In 2014, when Sampson was seeking re-election to the House and Markley to the Senate, they frequently attacked Gov. Dannel P. Malloy, who then was seeking re-election. In one joint mailing, they said, “Rob and Joe have consistently fought Governor Malloy’s reckless spending and voted against his budget which resulted in nearly $4 Billion in new and increased taxes for Connecticut residents.”

Sampson and Markley said their intent was to use Malloy to make a point about their politics, not his. But the commission ruled against them. They appealed in court on free-speech grounds, and the case is under review by the state Supreme Court, Sampson said.

CBS Denver: Polis Signs Bill Aimed At Protecting Free Speech Rights

By Associated Press

Gov. Jared Polis on Monday signed a law to protect citizens and news outlets from lawsuits that seek to curb their free speech rights. Colorado joins nearly 30 states that have adopted measures to curb what are called strategic lawsuits against public participation.

Witnesses testified during the legislative session about how they’d been sued for libel or slander simply for exercising their First Amendment rights.

The new law allows a citizen to seek an immediate stay of such a lawsuit by arguing it’s motivated by the citizen’s exercise of First Amendment rights. A higher court can order immediate dismissal of the lawsuit, and plaintiffs can be held liable for court costs and attorneys’ fees.

Democratic Reps. Lisa Cutter and Shannon Bird and Sen.
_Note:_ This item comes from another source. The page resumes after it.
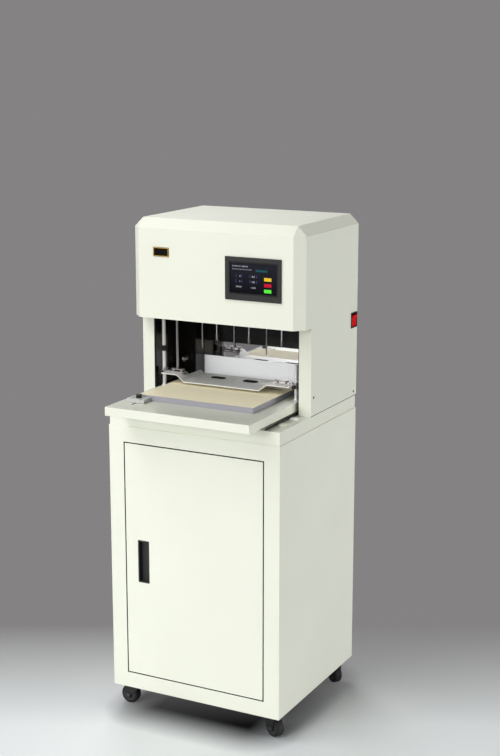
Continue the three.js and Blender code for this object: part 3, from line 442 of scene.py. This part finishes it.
def weld_tree():
    """Joins the frame's separate triangles and drops their stored normals."""
    tree, start, stop = geometry_tree("weld_faces")
    clear = tree.nodes.new("GeometryNodeRemoveAttribute")
    clear.inputs["Name"].default_value = "custom_normal"
    merge = tree.nodes.new("GeometryNodeMergeByDistance")
    merge.inputs["Distance"].default_value = WELD_DISTANCE
    tree.links.new(start.outputs[0], clear.inputs["Geometry"])
    tree.links.new(clear.outputs["Geometry"], merge.inputs["Geometry"])
    tree.links.new(merge.outputs["Geometry"], stop.inputs[0])
    return tree


def smooth_tree():
    """Shades faces smooth except across sharp edges."""
    tree, start, stop = geometry_tree("smooth_by_angle")
    angle = tree.nodes.new("GeometryNodeInputMeshEdgeAngle")
    gentle = tree.nodes.new("FunctionNodeCompare")
    gentle.data_type = "FLOAT"
    gentle.operation = "LESS_EQUAL"
    gentle.inputs["B"].default_value = SMOOTH_LIMIT
    edges = tree.nodes.new("GeometryNodeSetShadeSmooth")
    edges.domain = "EDGE"
    faces = tree.nodes.new("GeometryNodeSetShadeSmooth")
    faces.domain = "FACE"
    tree.links.new(angle.outputs["Unsigned Angle"], gentle.inputs["A"])
    tree.links.new(start.outputs[0], edges.inputs["Geometry"])
    tree.links.new(gentle.outputs["Result"], edges.inputs["Shade Smooth"])
    tree.links.new(edges.outputs["Geometry"], faces.inputs["Geometry"])
    tree.links.new(faces.outputs["Geometry"], stop.inputs[0])
    return tree


WELD = weld_tree()
SMOOTH = smooth_tree()


def add_tree(piece, tree):
    piece.modifiers.new(tree.name, "NODES").node_group = tree


def round_edges(piece, width):
    bevel = piece.modifiers.new("rounded_edges", "BEVEL")
    bevel.width = width
    bevel.segments = 3
    bevel.limit_method = "ANGLE"
    bevel.angle_limit = BEVEL_LIMIT
    bevel.use_clamp_overlap = True


def settle_normals(piece):
    add_tree(piece, SMOOTH)
    piece.modifiers.new("even_normals", "WEIGHTED_NORMAL").keep_sharp = True


for entry in frame["record"]["subparts"]:
    name = entry["node"]
    node = frame["nodes"][name]
    node.data.materials.clear()
    node.data.materials.append(NODE_LOOKS.get(name, LOOKS[entry["material_slot"]]))
    add_tree(node, WELD)
    round_edges(node, EDGE_WIDTHS.get(name, EDGE_WIDTH) * MM)
    settle_normals(node)


# Mesh helpers for the added pieces

MERGE_DISTANCE = 0.0005 * MM
ON_AXIS = 1e-7  # a radius below this is a point on the axis
SHARP_LIMIT = math.radians(35)
TRIM_EDGE = 0.1 * MM  # rounding on thin strips


def finish_piece(name, mesh, body, place=None):
    """Adds a mesh as a piece that moves with a body, smooth shaded except across sharp edges."""
    mesh.polygons.foreach_set("use_smooth", [True] * len(mesh.polygons))
    mesh.set_sharp_from_angle(angle=SHARP_LIMIT)
    piece = bpy.data.objects.new(name, mesh)
    bpy.context.scene.collection.objects.link(piece)
    if place is not None:
        piece.matrix_world = place
    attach(piece, body)
    return piece


def mesh_from(name, build):
    """The mesh that build draws."""
    bm = bmesh.new()
    build(bm)
    bmesh.ops.remove_doubles(bm, verts=bm.verts, dist=MERGE_DISTANCE)
    bmesh.ops.recalc_face_normals(bm, faces=bm.faces)
    mesh = bpy.data.meshes.new(name)
    bm.to_mesh(mesh)
    bm.free()
    return mesh


def add_piece(name, build, look, body, place=None):
    mesh = mesh_from(name, build)
    mesh.materials.append(look)
    return finish_piece(name, mesh, body, place)


def add_lathe(bm, profile, sides, place=Matrix.Identity(4), stretch=0.0):
    """Turns (radius, height) points about Z, drawn out along X by stretch.

    Points on the axis close the form.
    """
    rings = []
    for radius, height in profile:
        if radius < ON_AXIS:
            rings.append([bm.verts.new(place @ Vector((0, 0, height)))])
            continue
        ring = []
        for i in range(sides):
            angle = math.tau * (i + 0.5) / sides
            x = radius * math.cos(angle) + math.copysign(stretch, math.cos(angle))
            ring.append(bm.verts.new(place @ Vector((x, radius * math.sin(angle), height))))
        rings.append(ring)
    for first, second in zip(rings, rings[1:]):
        for i in range(sides):
            j = (i + 1) % sides
            corners = (first[i % len(first)], first[j % len(first)],
                       second[j % len(second)], second[i % len(second)])
            unique = list(dict.fromkeys(corners))
            if len(unique) > 2:
                bm.faces.new(unique)


def add_block(bm, a, b, bevel=0.0, segments=1):
    """A box between two corners, with its edges rounded where bevel is given."""
    made = bmesh.ops.create_cube(bm, size=1)["verts"]
    size = Vector(b) - Vector(a)
    centre = (Vector(b) + Vector(a)) / 2
    for vertex in made:
        vertex.co = Vector([vertex.co[k] * size[k] + centre[k] for k in range(3)])
    if bevel > 0:
        edges = list({edge for vertex in made for edge in vertex.link_edges})
        bmesh.ops.bevel(bm, geom=edges, offset=bevel, segments=segments, profile=0.5,
                        affect="EDGES", clamp_overlap=True)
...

Michael Foote sponsored the bill, which was modeled after a longstanding California statute that is considered one of the nation’s toughest…

Polis also signed a bill to create a media literacy advisory panel in the state education department to study how to educate Colorado students about the role of the news media.
The panel will report to lawmakers on the possible introduction of media literacy studies in public schools.